To work around this limitation, we created a specialized implementation for Anthropic models using the AI Service pattern with tools, which allows for more structured extraction:
public class AnthropicService {
private final AnthropicChatModel chatModel;
private final ObjectMapper objectMapper;
private static final Logger logger = LoggerFactory.getLogger(AnthropicService.class);
// Service interface with tools extraction
@AIService
interface InspectionExtractorService {
@Tool("extractReportId")
String extractReportId(String text);
@Tool("extractLocationDetails")
InspectionReport.Location extractLocationDetails(String text);
@Tool("extractDeviceInfo")
InspectionReport.Device extractDeviceInfo(String text);
// Additional extraction tools...
InspectionReport extractInspectionReport(
@PdfContent Path pdfPath,
@SystemMessage String instructions
);
}
private final InspectionExtractorService extractorService;
public AnthropicService(String apiKey) {
this.objectMapper = new ObjectMapper();
this.chatModel = AnthropicChatModel.builder()
.apiKey(apiKey)
.modelName("claude-3-7-sonnet-20250224")
.temperature(0.0)
.build();
// Initialize the AI service with tools
this.extractorService = AIServiceFactory.builder()

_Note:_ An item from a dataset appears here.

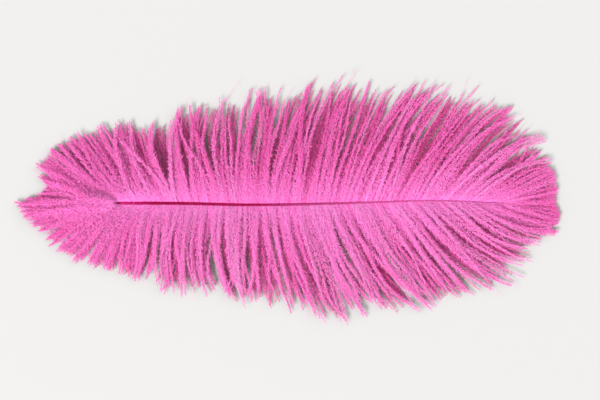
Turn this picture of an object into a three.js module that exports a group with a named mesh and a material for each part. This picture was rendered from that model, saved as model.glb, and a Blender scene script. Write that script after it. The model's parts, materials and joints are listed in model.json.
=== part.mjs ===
// A dyed ostrich plume lying on a flat surface, dorsal side up.
// +X runs along the shaft from the quill to the tip, +Y is the plume's left vane and +Z is up, in millimetres.
// The origin is the bottom centre of the plume's box, on the surface that it lies on.
//
// The quill (calamus) is a hollow tube with dried pulp caps in it. The shaft (rachis) is a horny cortex round a
// foam pith, cut here into six lengths that bend at five places. Each vane is made of barbs, gathered into locks:
// one closed, bent blade per lock, rooted in the shaft length that carries it.
import * as THREE from "three";

// ---- Driving dimensions ----
const SHAFT_LENGTH = 248; // from the first barbs to the last
const SECTIONS = 6; // shaft lengths
const LOCKS_PER_SECTION = 3; // on each side
const FLEX_GAP = 0.6; // between two shaft lengths, so that they can tilt
const FACE_GAP = 0.3; // between pieces that meet face to face
const LOCK_GAP = 0.7; // between neighbouring locks, along the shaft
const FLEX_LOCK_GAP = 2.6; // the same across a place where the shaft bends

const QUILL_LENGTH = 34;
const QUILL_RADIUS = 1.75;
const QUILL_WALL = 0.45;
const SHAFT_RADIUS_BASE = 1.65;
const SHAFT_RADIUS_TIP = 0.45;
const SHAFT_TAPER = 0.8; // below 1, the shaft thins faster near the quill than near the tip
const CORTEX_SHARE = 0.68; // the pith channel's radius over the shaft's
const PITH_GAP = 0.15;
const CAP_COUNT = 3; // pulp caps in the quill, cups on a thin stem
const CAP_FIRST = 0.35; // the share of the quill's length where the first one starts
const CAP_PITCH = 8;
const CAP_STEM_RADIUS = 0.3;
const CAP_RISE = 1.6; // from a cap's foot on the stem up to its rim
const CAP_RIM = 0.4; // the rim's own height
const CAP_HOLLOW = 0.9; // from a cap's foot up to the floor of its cup
const CAP_STEM_TOP = 1.2; // how far the stem ends above the last cap's foot
const ROUND_SIDES = 16;

const DOWN_REACH = 20; // how far below zero the lock positions run, for the down that sweeps back over the quill
const TIP_REACH = 12; // how far past the shaft's end they run, for the fan at the tip
const DOWN_SET_BACK = 0.35; // mm that a down root lies behind the first barbs, for each mm of position
const DOWN_HEIGHT = 3.4; // how far the down's underside clears the quill's centreline
const BLADE_STEPS = 8;
const TOUCHDOWN = 0.84; // the share of a barb's length where it comes down onto the surface
const ROOT_THICKNESS = 1.9;
const LOFT = 2.6; // extra thickness over the middle of a barb
const TIP_THICKNESS = 1.6;
const ARCH = 2.4; // how far a barb rises before it droops
const LOFT_TOWARDS_ROOT = 0.8; // below 1, the thickest place lies nearer the root than the tip
const DOWN_LATE_DROOP = 0.8; // how much later the down droops than the other barbs
const LOCK_NARROWS = 0.6; // the share of a lock's length where it starts to narrow
const LOCK_NARROWING = 0.55; // how much narrower its tip is than its root
const LOCK_ROUNDING = 1.5; // the power of that narrowing
const LOCK_CROWN = 0.35; // how much thinner a lock is at its sides than along its middle

// The shaft's centreline: a shallow arch that wanders a little from side to side.
const shaft = new THREE.CatmullRomCurve3([
  new THREE.Vector3(0, 0.4, 8.5),
  new THREE.Vector3(35, 0.3, 11.5),
  new THREE.Vector3(85, -0.7, 14.6),
  new THREE.Vector3(145, 0.3, 15.6),
  new THREE.Vector3(205, 2.0, 13),
  new THREE.Vector3(SHAFT_LENGTH, 0.6, 8.4),
]);

// How each side's barbs lie, as [position along the shaft, angle from +X in degrees, length].
const LEFT_BARBS = [
  [-DOWN_REACH, 180, 60],
  [0, 140, 62],
  [34, 102, 55],
  [66, 92, 70],
  [118, 73, 84],
  [183, 58, 82],
  [229, 38, 58],
  [SHAFT_LENGTH, 18, 40],
  [SHAFT_LENGTH + TIP_REACH, 0, 38],
];
const RIGHT_BARBS = [
  [-DOWN_REACH, 180, 60],
  [0, 140, 58],
  [21, 98, 52],
  [86, 82, 64],
  [118, 70, 72],
  [183, 42, 84],
  [229, 25, 55],
  [SHAFT_LENGTH, 12, 40],
  [SHAFT_LENGTH + TIP_REACH, 0, 38],
];
const SWEEP = 9; // degrees that a barb leaves the shaft ahead of its line, before it bends to the tip

// ---- Materials ----
const barbMaterial = new THREE.MeshStandardMaterial({ color: 0xf064b4, roughness: 0.9, metalness: 0 });
const downMaterial = new THREE.MeshStandardMaterial({ color: 0xf872c0, roughness: 0.95, metalness: 0 });
const hornMaterial = new THREE.MeshStandardMaterial({ color: 0x9c1444, roughness: 0.45, metalness: 0 });
const quillMaterial = new THREE.MeshStandardMaterial({ color: 0xc24a78, roughness: 0.35, metalness: 0 });
const pithMaterial = new THREE.MeshStandardMaterial({ color: 0xf0b4cc, roughness: 0.9, metalness: 0 });

const plume = new THREE.Group();

function addMesh(name, geometry, material) {
  const mesh = new THREE.Mesh(geometry, material);
  mesh.name = name;
  plume.add(mesh);
  return mesh;
}

// ---- Shaft and quill ----
const shaftRadius = (s) =>
  THREE.MathUtils.lerp(SHAFT_RADIUS_BASE, SHAFT_RADIUS_TIP, (s / SHAFT_LENGTH) ** SHAFT_TAPER);
const onShaft = (s) => shaft.getPointAt(THREE.MathUtils.clamp(s / SHAFT_LENGTH, 0, 1));

// A turned piece whose axis runs from one point to another; the profile's height is the distance along it.
function addTurned(name, profile, from, to, material) {
  const points = profile.map(([radius, along]) => new THREE.Vector2(radius, along));
  const mesh = addMesh(name, new THREE.LatheGeometry(points, ROUND_SIDES), material);
  mesh.position.copy(from);
  mesh.quaternion.setFromUnitVectors(new THREE.Vector3(0, 1, 0), to.clone().sub(from).normalize());
}

function addCalamus() {
  const start = onShaft(0);
  const along = onShaft(SHAFT_LENGTH / SECTIONS).sub(start).normalize();
  const to = start.clone().addScaledVector(along, -FACE_GAP);
  const from = start.clone().addScaledVector(along, -QUILL_LENGTH);
  const length = QUILL_LENGTH - FACE_GAP;
  const bore = QUILL_RADIUS - QUILL_WALL;
  const tube = [[bore, 0], [QUILL_RADIUS, 0], [QUILL_RADIUS, length], [bore, length], [bore, 0]];
  addTurned("calamus", tube, from, to, quillMaterial);

  // Cups on a thin stem, as the pulp dries inside the quill.
  const cup = bore - PITH_GAP;
  const foot = (i) => length * CAP_FIRST + i * CAP_PITCH;
  const caps = [[0, foot(0)]];
  for (let i = 0; i < CAP_COUNT; i++) {
    const at = foot(i);
    caps.push([CAP_STEM_RADIUS, at], [cup, at + CAP_RISE], [cup, at + CAP_RISE + CAP_RIM]);
    caps.push([CAP_STEM_RADIUS, at + CAP_HOLLOW]);
  }
  caps.push([0, foot(CAP_COUNT - 1) + CAP_STEM_TOP]);
  addTurned("pulp_caps", caps, from, to, pithMaterial);
}

function addShaftSections() {
  const length = SHAFT_LENGTH / SECTIONS;
  for (let i = 0; i < SECTIONS; i++) {
    const [s0, s1] = [i * length, (i + 1) * length];
    const [p0, p1] = [onShaft(s0), onShaft(s1)];
    const span = p0.distanceTo(p1);
    const start = i === 0 ? 0 : FLEX_GAP / 2;
    const end = i === SECTIONS - 1 ? span : span - FLEX_GAP / 2;
    const [r0, r1] = [shaftRadius(s0), shaftRadius(s1)];
    const hollow = i < SECTIONS - 1; // the last length is horn all through
    if (hollow) {
      const [b0, b1] = [r0 * CORTEX_SHARE, r1 * CORTEX_SHARE];
      const cortex = [[b0, start], [r0, start], [r1, end], [b1, end], [b0, start]];
      addTurned(`rachis_${i + 1}`, cortex, p0, p1, hornMaterial);
      const [c0, c1] = [b0 - PITH_GAP, b1 - PITH_GAP];
      const pith = [[0, start + FACE_GAP], [c0, start + FACE_GAP], [c1, end - FACE_GAP], [0, end - FACE_GAP]];
      addTurned(`pith_${i + 1}`, pith, p0, p1, pithMaterial);
    } else {
      addTurned(`rachis_${i + 1}`, [[0, start], [r0, start], [r1, end], [0, end]], p0, p1, hornMaterial);
    }
  }
}

// ---- Barbs ----
const smooth = (t) => t * t * (3 - 2 * t);

// The angle and length of the barbs at a position, between the two nearest rows of a side's list.
function lieOf(rows, s) {
  const next = Math.max(1, rows.findIndex((row) => row[0] >= s));
  const [a, b] = [rows[next - 1], rows[next]];
  const t = THREE.MathUtils.clamp((s - a[0]) / (b[0] - a[0]), 0, 1);
  return [THREE.MathUtils.lerp(a[1], b[1], t), THREE.MathUtils.lerp(a[2], b[2], t)];
}

// Where a barb's root is. Down roots gather behind the first barbs, and tip roots ahead of the last ones.
function rootOf(s, side) {
  const root = onShaft(s);
  const before = Math.max(0, -s);
  const past = Math.max(0, s - SHAFT_LENGTH);
  const aside = 1 - before / DOWN_REACH - past / TIP_REACH;
  root.x += -before * DOWN_SET_BACK + Math.min(past, FACE_GAP * 2);
  const radius = shaftRadius(THREE.MathUtils.clamp(s, 0, SHAFT_LENGTH));
  root.y += side * Math.max(FACE_GAP, (radius + LOCK_GAP) * aside);
  return root;
}

// The point at share f of the barb's length, in plan, and the height of its lower and upper surface there.
function barbPoint(rows, side, s, f) {
  const root = rootOf(s, side);
  const [angle, length] = lieOf(rows, s);
  const bend = SWEEP * smooth(Math.min(1, (s + DOWN_REACH) / DOWN_REACH) * (s < SHAFT_LENGTH ? 1 : 0));
  const line = THREE.MathUtils.degToRad(angle);
  const launch = THREE.MathUtils.degToRad(angle + bend);
  const [early, late] = [f * (1 - f) * length, f * f * length];
  const x = root.x + early * Math.cos(launch) + late * Math.cos(line);
  const y = root.y + side * (early * Math.sin(launch) + late * Math.sin(line));
  const down = Math.max(0, -s) / DOWN_REACH; // 1 where the down lies along the quill
  const loft = LOFT * Math.sin(Math.PI * f ** LOFT_TOWARDS_ROOT);
  const thickness = THREE.MathUtils.lerp(ROOT_THICKNESS, TIP_THICKNESS, f) + loft;
  const start = root.z - ROOT_THICKNESS / 2 + (s < 0 ? DOWN_HEIGHT : 0);
  const droop = smooth(THREE.MathUtils.clamp(f / TOUCHDOWN, 0, 1) ** (1 + DOWN_LATE_DROOP * down));
  const low = start * (1 - droop) + ARCH * (1 - droop) * Math.sin((Math.PI * Math.min(1, f / TOUCHDOWN)) / 2);
  return [x, y, low, thickness];
}

// A lock is a box bent along the barbs between two positions: its length follows them from root to tip.
function addLock(name, rows, side, from, to, material) {
  const geometry = new THREE.BoxGeometry(1, 1, 1, BLADE_STEPS, 2, 1);
  const place = geometry.getAttribute("position");
  for (let i = 0; i < place.count; i++) {
    const f = place.getX(i) + 0.5;
    const past = Math.max(0, f - LOCK_NARROWS) / (1 - LOCK_NARROWS);
    const across = 2 * place.getY(i) * (1 - LOCK_NARROWING * past ** LOCK_ROUNDING);
    const s = (from + to) / 2 + (across * side * (from - to)) / 2;
    const [x, y, low, thickness] = barbPoint(rows, side, s, f);
    const top = place.getZ(i) > 0;
    place.setXYZ(i, x, y, top ? low + thickness * (1 - LOCK_CROWN * Math.abs(across)) : low);
  }
  geometry.computeVertexNormals();
  addMesh(name, geometry, material);
}

function addVane(word, rows, side) {
  const pitch = SHAFT_LENGTH / SECTIONS / LOCKS_PER_SECTION;
  const count = SECTIONS * LOCKS_PER_SECTION;
  for (let i = 0; i < count; i++) {
    const before = i > 0 && i % LOCKS_PER_SECTION === 0 ? FLEX_LOCK_GAP : LOCK_GAP;
    const after = i < count - 1 && (i + 1) % LOCKS_PER_SECTION === 0 ? FLEX_LOCK_GAP : LOCK_GAP;
    const number = String(i + 1).padStart(2, "0");
    const [from, to] = [i * pitch + before / 2, (i + 1) * pitch - after / 2];
    addLock(`${word}_barbs_${number}`, rows, side, from, to, barbMaterial);
  }
  const half = DOWN_REACH / 2;
  addLock(`${word}_down_1`, rows, side, -DOWN_REACH, -half - LOCK_GAP / 2, downMaterial);
  addLock(`${word}_down_2`, rows, side, -half + LOCK_GAP / 2, -LOCK_GAP / 2, downMaterial);
  const end = SHAFT_LENGTH + TIP_REACH;
  addLock(`${word}_tip_barbs`, rows, side, SHAFT_LENGTH + LOCK_GAP / 2, end, barbMaterial);
}

addCalamus();
addShaftSections();
addVane("left", LEFT_BARBS, 1);
addVane("right", RIGHT_BARBS, -1);

// The origin goes to the bottom centre of the whole plume.
const box = new THREE.Box3().setFromObject(plume, true);
plume.position.set(-(box.min.x + box.max.x) / 2, -(box.min.y + box.max.y) / 2, -box.min.z);

export default new THREE.Group().add(plume);
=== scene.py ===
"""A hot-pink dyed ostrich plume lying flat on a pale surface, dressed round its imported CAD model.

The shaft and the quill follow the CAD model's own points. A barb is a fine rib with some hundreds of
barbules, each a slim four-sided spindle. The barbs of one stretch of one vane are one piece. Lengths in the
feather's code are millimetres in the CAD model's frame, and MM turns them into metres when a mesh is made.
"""
import json
import math

import bpy
import numpy as np
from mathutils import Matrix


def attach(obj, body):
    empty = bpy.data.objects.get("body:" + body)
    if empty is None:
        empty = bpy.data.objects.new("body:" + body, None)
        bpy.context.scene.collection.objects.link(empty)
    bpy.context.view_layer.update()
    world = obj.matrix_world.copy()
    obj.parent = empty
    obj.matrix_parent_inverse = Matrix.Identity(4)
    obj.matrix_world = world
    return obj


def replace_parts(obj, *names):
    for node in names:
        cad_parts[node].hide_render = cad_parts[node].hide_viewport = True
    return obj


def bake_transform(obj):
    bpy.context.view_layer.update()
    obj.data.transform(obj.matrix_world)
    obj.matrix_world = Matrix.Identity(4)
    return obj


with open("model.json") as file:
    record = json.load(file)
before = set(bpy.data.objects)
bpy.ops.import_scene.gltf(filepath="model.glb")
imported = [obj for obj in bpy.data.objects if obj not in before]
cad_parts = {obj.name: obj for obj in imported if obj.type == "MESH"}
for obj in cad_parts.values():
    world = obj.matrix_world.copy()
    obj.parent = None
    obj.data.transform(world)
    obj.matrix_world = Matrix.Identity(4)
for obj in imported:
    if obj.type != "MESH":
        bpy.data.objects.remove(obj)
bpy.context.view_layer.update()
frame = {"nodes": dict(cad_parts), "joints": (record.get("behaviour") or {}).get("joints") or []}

MM = 0.001
random = np.random.default_rng(11)
hair_random = np.random.default_rng(5)  # for the stray strands and hairs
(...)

.chatLanguageModel(chatModel)
.build()
.create(InspectionExtractorService.class);
}
public InspectionReport processDocument(Path pdfPath) {
logger.info("Processing document with Anthropic model: {}", pdfPath);
String instructions = "Extract all relevant information from this inspection report PDF.";
try {
InspectionReport report = extractorService.extractInspectionReport(pdfPath, instructions);
logger.info("Successfully extracted report data");
return report;
} catch (Exception e) {
logger.error("Error extracting report data", e);
throw new RuntimeException("Failed to process document with Anthropic model", e);
}
}
}
Deployment and Integration
Our service is designed for flexible deployment options:
- Standalone service: Can be deployed as a standalone Spring Boot application
- Embedded component: Can be integrated directly into existing Java applications
- AWS Lambda: Can be packaged for serverless deployment (covered in a future article)

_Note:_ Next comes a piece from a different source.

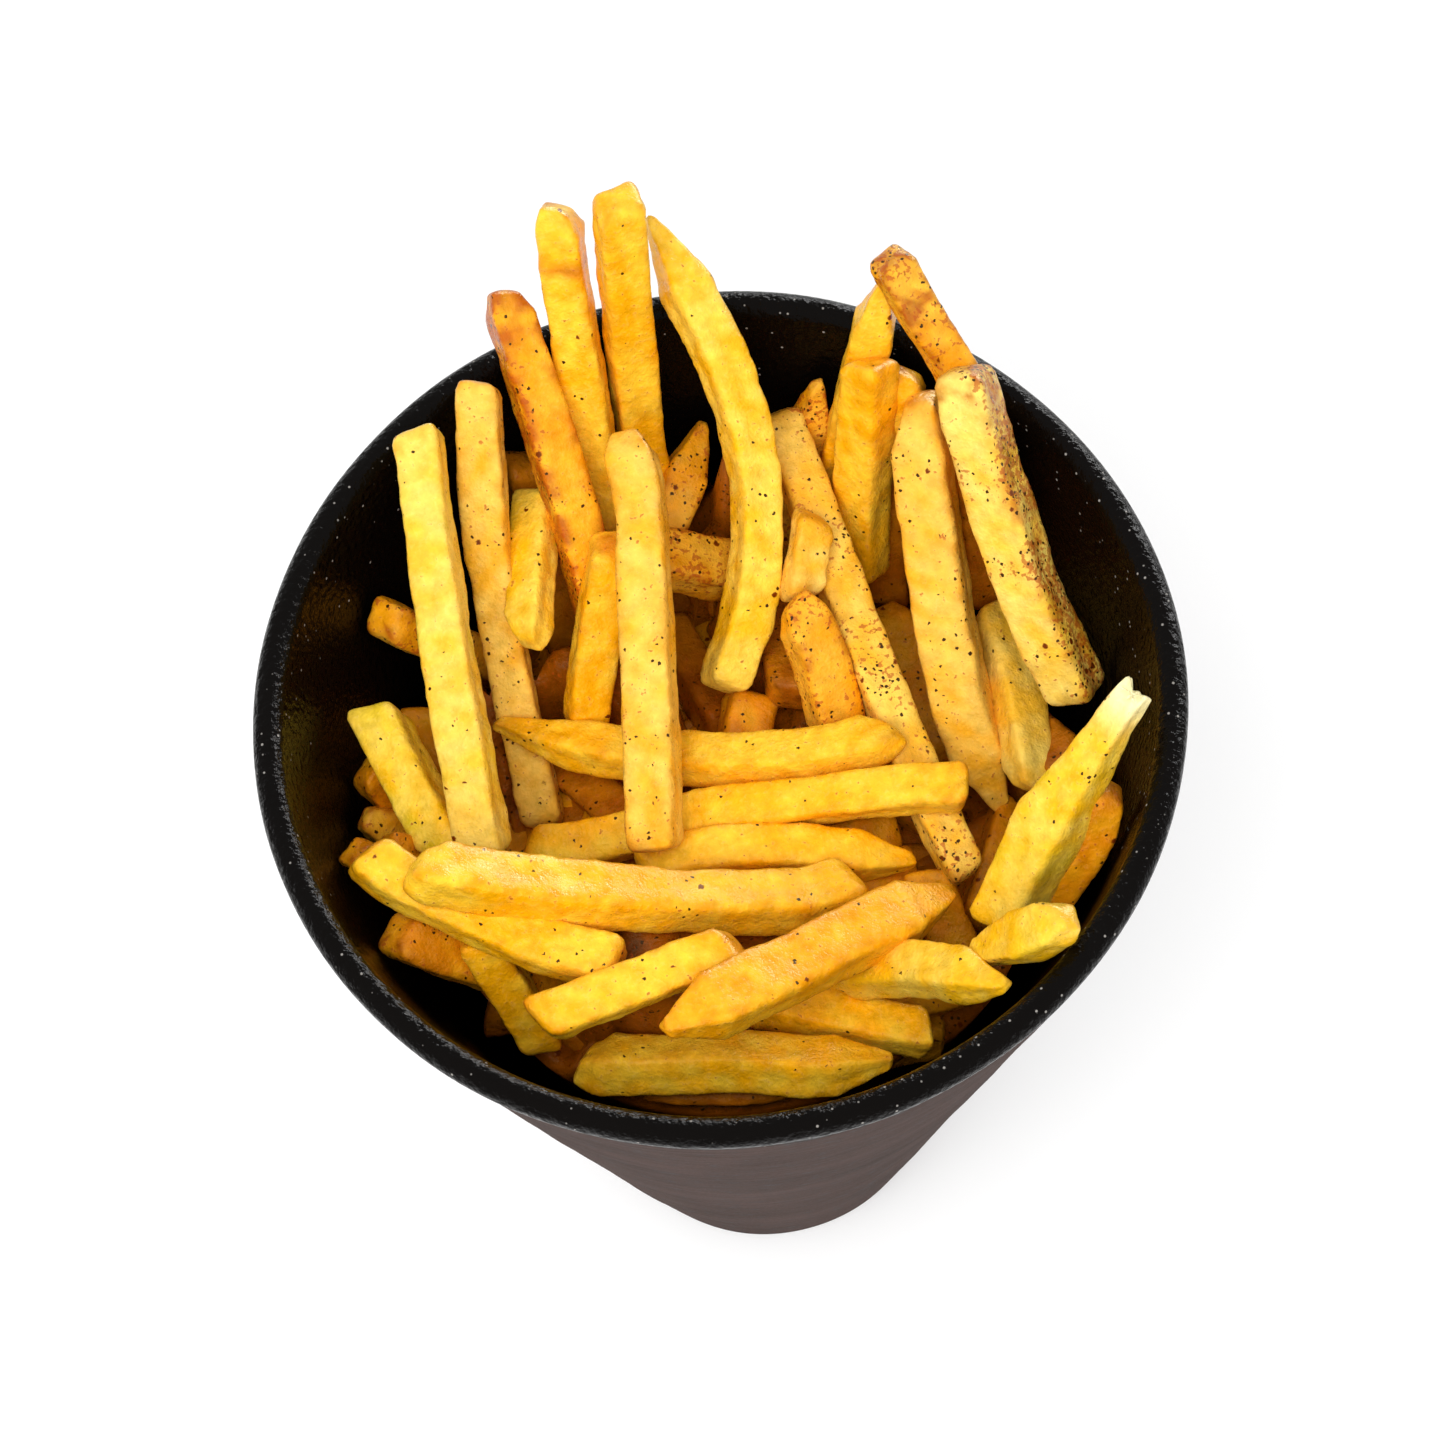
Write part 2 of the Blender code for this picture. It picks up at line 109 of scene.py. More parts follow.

Performance and Scalability
The Java-based approach offers several advantages:
- Efficient resource usage: Java's mature JIT compiler and memory management
- Horizontal scaling: Easily deployed across multiple instances
- Load balancing: Works with standard load balancing solutions
Future Improvements
In our next article, we'll explore:
- Spring AI integration: Using Spring's official AI abstraction layer for even cleaner integration
- AWS Lambda deployment: Packaging the service for serverless deployment
- Advanced document processing: Handling more complex document types
- Caching and performance optimizations: Reducing API costs and improving throughput
Conclusion
Building an LLM-powered document processing service in Java offers a powerful solution for enterprises looking to leverage AI capabilities without disrupting their existing infrastructure. By using Java libraries like LangChain4J, we can create robust, scalable services that integrate seamlessly with enterprise systems.
While we encountered challenges like the lack of structured output support with Anthropic models in LangChain4J, we were able to develop effective workarounds. In our next article, we'll explore how Spring AI can provide an even more elegant solution for working with various LLM providers.
The code for this project is available on GitHub, so you can adapt it to your own document processing needs.